# START OF Given information
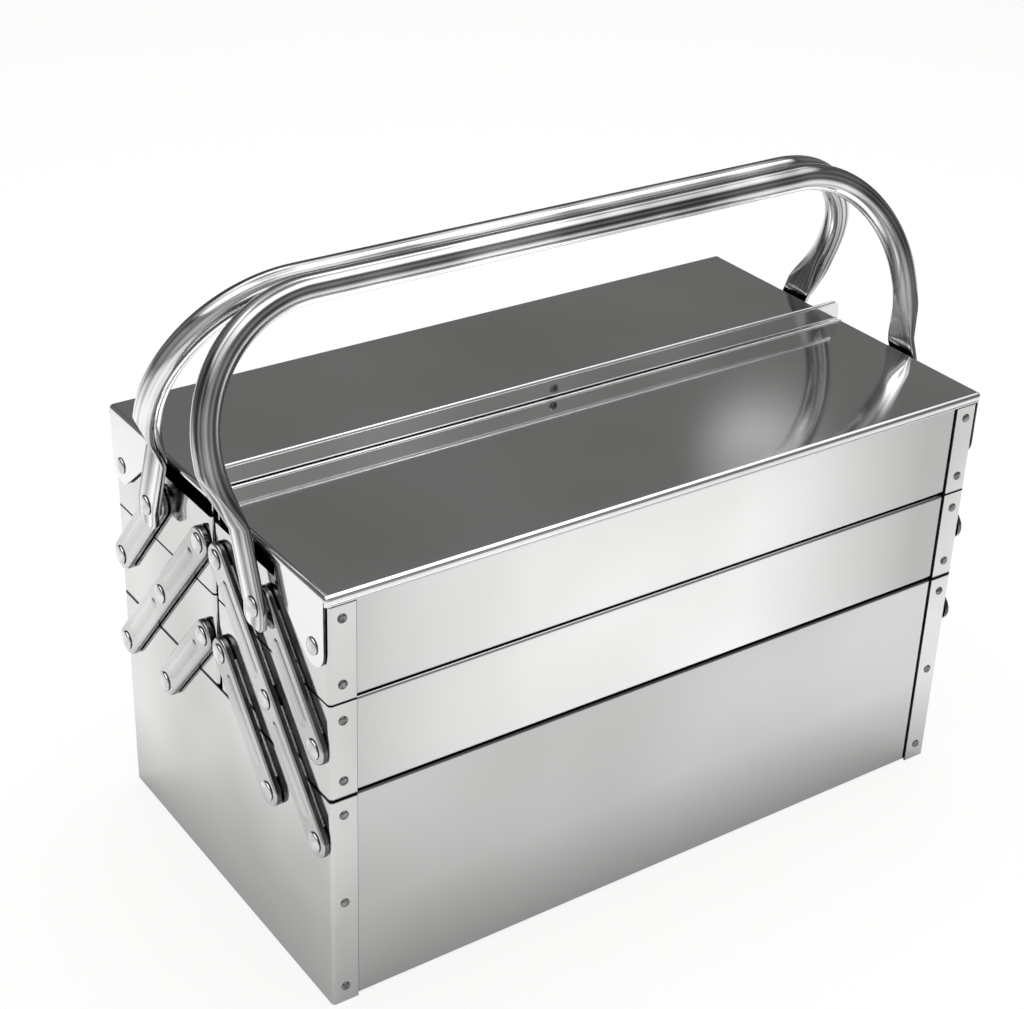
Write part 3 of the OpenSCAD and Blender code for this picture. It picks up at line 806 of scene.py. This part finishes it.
def make_rib(first, last):
    """A rib pressed out of an arm's face, between the middles of its round ends"""
    radius = (RIB_W**2 / 4 + RIB_H**2) / (2 * RIB_H)
    deselect()
    bpy.ops.mesh.primitive_uv_sphere_add(
        segments=32,
        ring_count=15,
        radius=radius * MM,
        location=(first * MM, 0, (ARM_DEPTH + RIB_H - radius) * MM),
        rotation=(0, math.radians(90), 0),
    )
    rib = settle("rib")
    edit(rib)
    shift_x(lambda p: p.x > first, last - first)
    bpy.ops.mesh.select_all(action="SELECT")
    bpy.ops.mesh.bisect(
        plane_co=(0, 0, (ARM_DEPTH - RIB_SINK) * MM), plane_no=(0, 0, 1), clear_inner=True, use_fill=True
    )
    leave()
    return rib


def make_arm(name, steps, last_rib_gap):
    """An arm along X, from its outer pivot at the origin, with its face up"""
    deselect()
    bpy.ops.mesh.primitive_circle_add(
        vertices=ARM_POINTS, radius=ARM_W / 2 * MM, rotation=(0, 0, math.pi / ARM_POINTS), fill_type="NGON"
    )
    arm = settle(name)
    edit(arm)
    shift_x(lambda p: p.x > 0, steps * ARM_STEP)
    bpy.ops.mesh.select_mode(type="FACE")
    bpy.ops.mesh.select_all(action="SELECT")
    extrude(z=ARM_DEPTH)
    fold(lambda p: p.z > ARM_DEPTH - NEAR, ARM_EDGE_R, segments=4)
    choose("FACE", lambda p: p.z < NEAR)
    bpy.ops.mesh.delete(type="ONLY_FACE")
    leave()
    outward(arm)
    modify(arm, "SOLIDIFY", thickness=ARM_T * MM, offset=-1, use_even_offset=True)
    ribs = []
    for i in range(steps):
        gap = last_rib_gap if i == steps - 1 else RIB_START
        ribs.append(make_rib(i * ARM_STEP + RIB_START + RIB_W / 2, (i + 1) * ARM_STEP - gap - RIB_W / 2))
    return joined([arm] + ribs, name)


def make_arms():
    lean = Matrix.Rotation(math.pi - ARM_LEAN, 4, "X")
    stand = quarter("Z") @ quarter("X")
    kinds = {
        "long": (2, RIB_START, (PIVOT_Y[0], PIVOT_Z[0])),
        "lower": (1, RIB_START, (PIVOT_Y[1], PIVOT_Z[0])),
        "upper": (1, RIB_START_HANDLE, (PIVOT_Y[0], PIVOT_Z[1])),
    }
    for kind, (steps, last_rib_gap, pivot) in kinds.items():
        arm = make_arm(kind + " arm", steps, last_rib_gap)
        for half, side in SIDES.items():
            for end_name, end in ENDS.items():
                node = f"{half}_{kind}_arm_{end_name}"
                piece = placed(arm, "pressed_" + node, mirrored(side, end) @ at(ARM_X, *pivot) @ lean @ stand)
                # Painted shade: the arms' sides take the dark side material
                dress(piece, node, node, plated_arm, side_on, plated_side_shade)
        drop(arm)


# Handles: a tube bent twice, with its ends pressed flat


def smooth_step(share):
    share = min(max(share, 0), 1)
    return share * share * (3 - 2 * share)


def pressed(turn):
    """A point of the flat end's outline, nearly a rectangle, from -1 to 1 each way"""
    reach = 2 / TAB_CORNER
    thick, wide = math.cos(turn), math.sin(turn)
    return math.copysign(abs(thick) ** reach, thick), math.copysign(abs(wide) ** reach, wide)


def press_point(turn, share):
    """A point of the leg as it goes from round, at share 0, to flat, at share 1. The powers make the flat
    come late and the valley narrow, with soft ends."""
    low = LEG_X - TUBE_D / 2 + (TAB_X - LEG_X + TUBE_D / 2) * share
    high = LEG_X + TUBE_D / 2 + (TAB_X + TAB_T - LEG_X - TUBE_D / 2) * share
    half_w = TUBE_D / 2 + (TAB_W - TUBE_D) / 2 * smooth_step(share)
    round_x = min(low + TUBE_D / 2 * (1 + math.cos(turn)), high)
    round_y = half_w * math.sin(turn)
    thick, wide = pressed(turn)
    flat_x = (low + high) / 2 + (high - low) / 2 * thick
    flat = smooth_step(share) ** 1.5
    valley = VALLEY * math.sin(math.pi * share) ** 2 * max(math.cos(turn), 0) ** 6
    return (
        round_x + (flat_x - round_x) * flat - valley,
        round_y + (half_w * wide - round_y) * flat,
        TAB_ABOVE + TAB_BLEND * (1 - share),
    )


def foot_point(turn, down, width_share, thick_share):
    """A point of the flat end below its pivot, where the outline turns upright"""
    thick, wide = pressed(turn)
    across = TAB_W / 2 * wide * width_share
    x = TAB_X + TAB_T / 2 + TAB_T / 2 * thick * thick_share
    if down == 0:
        return (x, across, -across * math.tan(LEG_LEAN / 2))
    return (
        x,
        across * math.cos(LEG_LEAN) - down * math.sin(LEG_LEAN),
        -down * math.cos(LEG_LEAN) - across * math.sin(LEG_LEAN),
    )


def draw_ring(tube, point_at):
    """Draws one more ring from the last: each point keeps the turn that it had on the round tube"""
    extrude(z=-1)
    turn = bmesh.from_edit_mesh(tube.data).verts.layers.float["turn"]
    for point in chosen_points():
        point.co = Vector(point_at(point[turn])) * MM


def make_handle():
    deselect()
    bpy.ops.mesh.primitive_circle_add(
        vertices=48, radius=TUBE_D / 2 * MM, location=(0, 0, LEG_L * MM), rotation=(0, math.radians(90), 0)
    )
    tube = settle("tube")
    edit(tube)
    mesh = bmesh.from_edit_mesh(tube.data)
    turn = mesh.verts.layers.float.new("turn")
    for point in mesh.verts:
        point[turn] = math.atan2(point.co.y, point.co.z - LEG_L * MM)
    bmesh.update_edit_mesh(tube.data)
    bpy.ops.mesh.select_all(action="SELECT")
    extrude(x=LEG_X - BEND_R)
    bpy.ops.mesh.spin(
        steps=30,
        angle=math.radians(-90),
        center=Vector((LEG_X - BEND_R, 0, LEG_L - BEND_R)) * MM,
        axis=(0, 1, 0),
    )
    extrude(z=TAB_ABOVE + TAB_BLEND - LEG_L + BEND_R)
    steps = 16
    for i in range(1, steps + 1):
        draw_ring(tube, lambda turn: press_point(turn, i / steps))
    # Rings of the flat end: how far down each is, and its shares of the width and the thickness
    rings = [(0, 1, 1), (3, 1, 1), (TAB_BELOW - TAB_R, 1, 1)]
    for turn in FOOT_TURNS:
        share = math.radians(turn)
        down = TAB_BELOW - TAB_R * (1 - math.sin(share))
        rings.append((down, 1 - TAB_R * (1 - math.cos(share)) / (TAB_W / 2), 1))
    rings.append((TAB_BELOW, 1 - TAB_R * LAST_CORNER / (TAB_W / 2), LAST_THICK))
    for ring in rings:
        draw_ring(tube, lambda turn: foot_point(turn, *ring))
    bpy.ops.mesh.edge_face_add()
    leave()
    modify(tube, "MIRROR", merge_threshold=NEAR * MM)
    outward(tube)
    tube.data.transform(at(0, PIVOT_Y[1], PIVOT_Z[2]) @ Matrix.Rotation(LEG_LEAN, 4, "X"))
    return tube


def make_handles():
    tube = make_handle()
    for half, side in SIDES.items():
        node = half + "_handle"
        dress(placed(tube, "bent_" + node, mirrored(side)), node, node, polished_tube)
    drop(tube)


# Floor and light

# The floor, in metres, and the shares of its glow: for the camera, whose background it makes white, and for
# mirrors, where a small share keeps the soft shadow of the box
FLOOR_R, WHITE, GLOW, GLOW_IN_MIRRORS = 60, "#fefefd", 0.86, 0.15

# The studio by the height of a direction, from straight ahead to overhead. Lids mirror the grey, far side
# at heights about 0.35 to 0.51, and walls mirror the floor.
STUDIO_AHEAD, STUDIO_OVERHEAD = "#6a6a69", "#50504f"
STUDIO_BETWEEN = ((0.2, "#737372"), (0.53, "#6f6f6e"), (0.62, "#303030"))
# The side behind the camera is pale, with a faint window opposite. Each has a colour, a direction, its share
# where it is strongest, and a span: how much it faces that way, and how far it is from the window's middle.
PALE_SIDE, PALE_WAY, PALE_SHARE, PALE_SPAN = "#d2d2d1", (-0.58, -0.81, 0), 0.7, (0.05, 0.9)
WINDOW, WINDOW_WAY, WINDOW_SHARE, WINDOW_SPAN = "#f4f4f4", (0.607, 0.652, 0.455), 0.55, (0.005, 0.04)

# The soft box, in metres and watts
LAMP_X, LAMP_Y, LAMP_L, LAMP_W, LAMP_ENERGY = 0.15, 0.2, 3.4, 3.0, 122
LAMP_Z, LAMP_Z_IN_MIRRORS = 1.8, 1.78
# How bright it is at its edges, and for mirrors in its middle, as shares, and the distances from its middle
# over which it gets so, as shares of its size
LAMP_EDGE, LAMP_EDGE_SPAN = 0.14, (0.05, 0.6)
MIRROR_MIDDLE, MIRROR_MIDDLE_SPAN = 0.23, (0.12, 0.22)


def make_floor():
    deselect()
    bpy.ops.mesh.primitive_circle_add(vertices=64, radius=FLOOR_R, fill_type="NGON")
    floor = settle("floor")
    material, tree = new_material("matt white floor")
    paint = add_node(tree, "BsdfDiffuse", {"Color": linear("#f8f8f8")})
    glow = add_node(tree, "Emission", {"Color": linear(WHITE), "Strength": 1.0})
    path = add_node(tree, "LightPath").outputs
    in_mirrors = math_of(tree, "ADD", path["Is Glossy Ray"], path["Is Transmission Ray"])
    dimmed = math_of(tree, "MULTIPLY", in_mirrors, GLOW_IN_MIRRORS)
    share = math_of(tree, "MULTIPLY_ADD", path["Is Camera Ray"], GLOW, dimmed)
    mix = add_node(tree, "MixShader", {0: share, 1: paint.outputs[0], 2: glow.outputs[0]})
    add_node(tree, "OutputMaterial", {"Surface": mix.outputs[0]})
    floor.data.materials.append(material)


def make_studio():
    """The world: white to the camera above the floor's far edge, and a studio to everything else"""
    world = bpy.data.worlds.new("studio")
    bpy.context.scene.world = world
    world.use_nodes = True
    tree = world.node_tree
    tree.nodes.clear()
    way = add_node(tree, "TexCoord").outputs["Generated"]
    height = add_node(tree, "SeparateXYZ", {0: way}).outputs["Z"]
    ramp = add_node(tree, "ValToRGB", {0: height})
    stops = ramp.color_ramp.elements
    stops[0].color, stops[1].color = linear(STUDIO_AHEAD), linear(STUDIO_OVERHEAD)
    for position, code in STUDIO_BETWEEN:
        stops.new(position).color = linear(code)
    side = add_node(tree, "VectorMath", {0: way, 1: PALE_WAY}, operation="DOT_PRODUCT").outputs["Value"]
    pale = ranged(tree, side, *PALE_SPAN, 0, PALE_SHARE)
    away = add_node(tree, "VectorMath", {0: way, 1: WINDOW_WAY}, operation="DISTANCE").outputs["Value"]
    window = ranged(tree, away, *WINDOW_SPAN, WINDOW_SHARE, 0, interpolation_type="SMOOTHSTEP")
    camera_ray = add_node(tree, "LightPath").outputs["Is Camera Ray"]
    colour = ramp.outputs["Color"]
    for share, code in ((pale, PALE_SIDE), (window, WINDOW), (camera_ray, WHITE)):
        colour = mixed(tree, share, colour, linear(code))
    sky = add_node(tree, "Background", {"Color": colour, "Strength": 1.0})
    add_node(tree, "OutputWorld", {"Surface": sky.outputs[0]})


def make_soft_box(name, z, in_mirrors):
    """A wide lamp with soft edges over the box. Mirrors get one of their own, with a dim middle, so that
    the lids don't clip to white from above. It hangs a little lower, because a ray that meets two lamps at
    one distance sees only one of them."""
    bpy.ops.object.light_add(type="AREA", location=(LAMP_X, LAMP_Y, z))
    lamp = bpy.context.object
    lamp.name = name
    lamp.visible_diffuse, lamp.visible_glossy = not in_mirrors, in_mirrors
    lamp.data.shape = "RECTANGLE"
    lamp.data.size, lamp.data.size_y = LAMP_L, LAMP_W
    lamp.data.energy = LAMP_ENERGY
    lamp.data.use_nodes = True
    tree = lamp.data.node_tree
    tree.nodes.clear()
    place = add_node(tree, "NewGeometry").outputs["Parametric"]
    out = add_node(tree, "VectorMath", {0: place, 1: (0.5, 0.5, 0)}, operation="DISTANCE").outputs["Value"]
    strength = ranged(tree, out, *LAMP_EDGE_SPAN, 1, LAMP_EDGE, interpolation_type="SMOOTHSTEP")
    if in_mirrors:
        middle = ranged(tree, out, *MIRROR_MIDDLE_SPAN, MIRROR_MIDDLE, 1, interpolation_type="SMOOTHSTEP")
        strength = math_of(tree, "MULTIPLY", strength, middle)
    light = add_node(tree, "Emission", {"Strength": strength})
    add_node(tree, "OutputLight", {"Surface": light.outputs[0]})


def make_stage():
    make_floor()
    make_studio()
    make_soft_box("soft box", LAMP_Z, False)
    make_soft_box("soft box in mirrors", LAMP_Z_IN_MIRRORS, True)
    bpy.context.scene.view_settings.view_transform = "Standard"


# Every piece

make_sheets()
make_lids()
make_rivets()
make_arms()
make_handles()
for name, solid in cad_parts.items():
    if name.endswith("_spacers"):
        solid.data.materials.clear()
        solid.data.materials.append(zinc_spacer)
make_stage()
# END OF Given information
_Exercise goal_
Set down the lines above as they stand, starting with the first line and ending with the line that contains "return joined([arm] + ribs, name)".

_Expected answer_
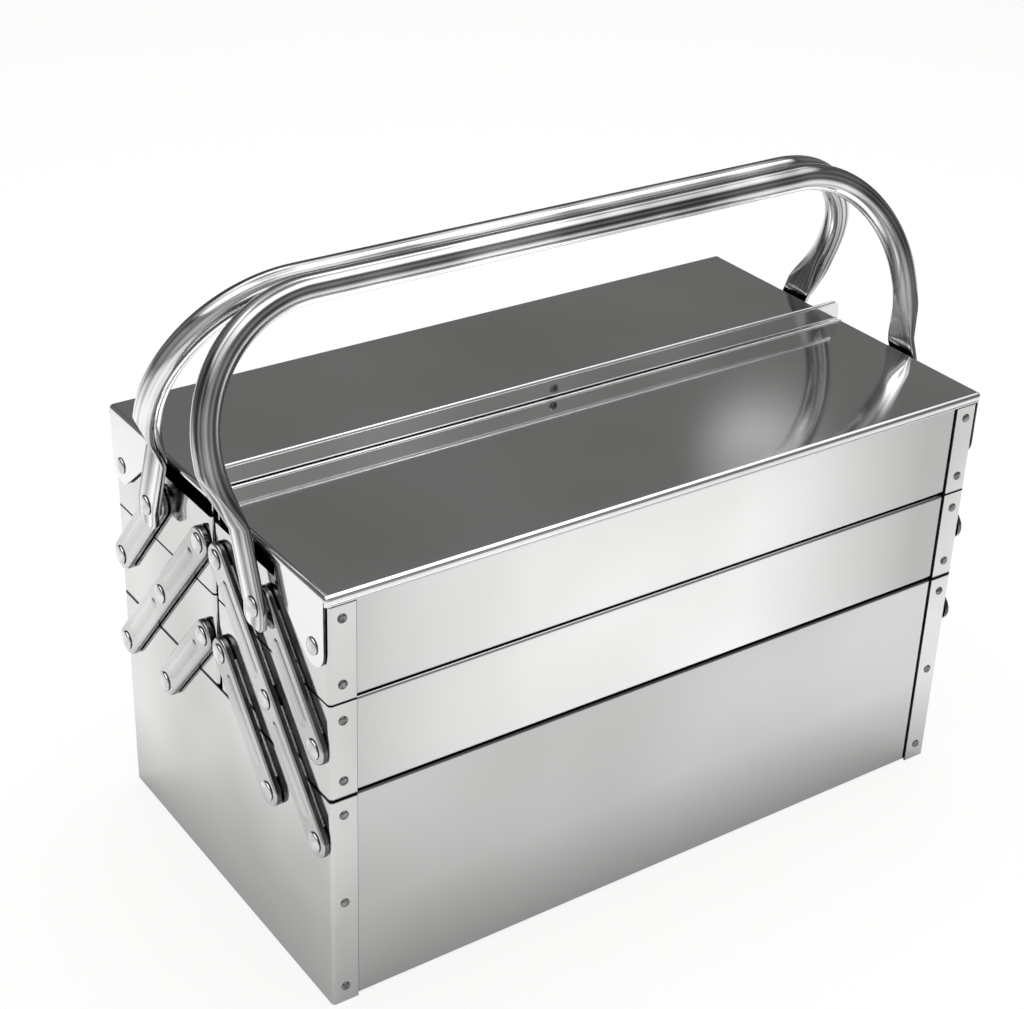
Write part 3 of the OpenSCAD and Blender code for this picture. It picks up at line 806 of scene.py. This part finishes it.
def make_rib(first, last):
    """A rib pressed out of an arm's face, between the middles of its round ends"""
    radius = (RIB_W**2 / 4 + RIB_H**2) / (2 * RIB_H)
    deselect()
    bpy.ops.mesh.primitive_uv_sphere_add(
        segments=32,
        ring_count=15,
        radius=radius * MM,
        location=(first * MM, 0, (ARM_DEPTH + RIB_H - radius) * MM),
        rotation=(0, math.radians(90), 0),
    )
    rib = settle("rib")
    edit(rib)
    shift_x(lambda p: p.x > first, last - first)
    bpy.ops.mesh.select_all(action="SELECT")
    bpy.ops.mesh.bisect(
        plane_co=(0, 0, (ARM_DEPTH - RIB_SINK) * MM), plane_no=(0, 0, 1), clear_inner=True, use_fill=True
    )
    leave()
    return rib


def make_arm(name, steps, last_rib_gap):
    """An arm along X, from its outer pivot at the origin, with its face up"""
    deselect()
    bpy.ops.mesh.primitive_circle_add(
        vertices=ARM_POINTS, radius=ARM_W / 2 * MM, rotation=(0, 0, math.pi / ARM_POINTS), fill_type="NGON"
    )
    arm = settle(name)
    edit(arm)
    shift_x(lambda p: p.x > 0, steps * ARM_STEP)
    bpy.ops.mesh.select_mode(type="FACE")
    bpy.ops.mesh.select_all(action="SELECT")
    extrude(z=ARM_DEPTH)
    fold(lambda p: p.z > ARM_DEPTH - NEAR, ARM_EDGE_R, segments=4)
    choose("FACE", lambda p: p.z < NEAR)
    bpy.ops.mesh.delete(type="ONLY_FACE")
    leave()
    outward(arm)
    modify(arm, "SOLIDIFY", thickness=ARM_T * MM, offset=-1, use_even_offset=True)
    ribs = []
    for i in range(steps):
        gap = last_rib_gap if i == steps - 1 else RIB_START
        ribs.append(make_rib(i * ARM_STEP + RIB_START + RIB_W / 2, (i + 1) * ARM_STEP - gap - RIB_W / 2))
    return joined([arm] + ribs, name)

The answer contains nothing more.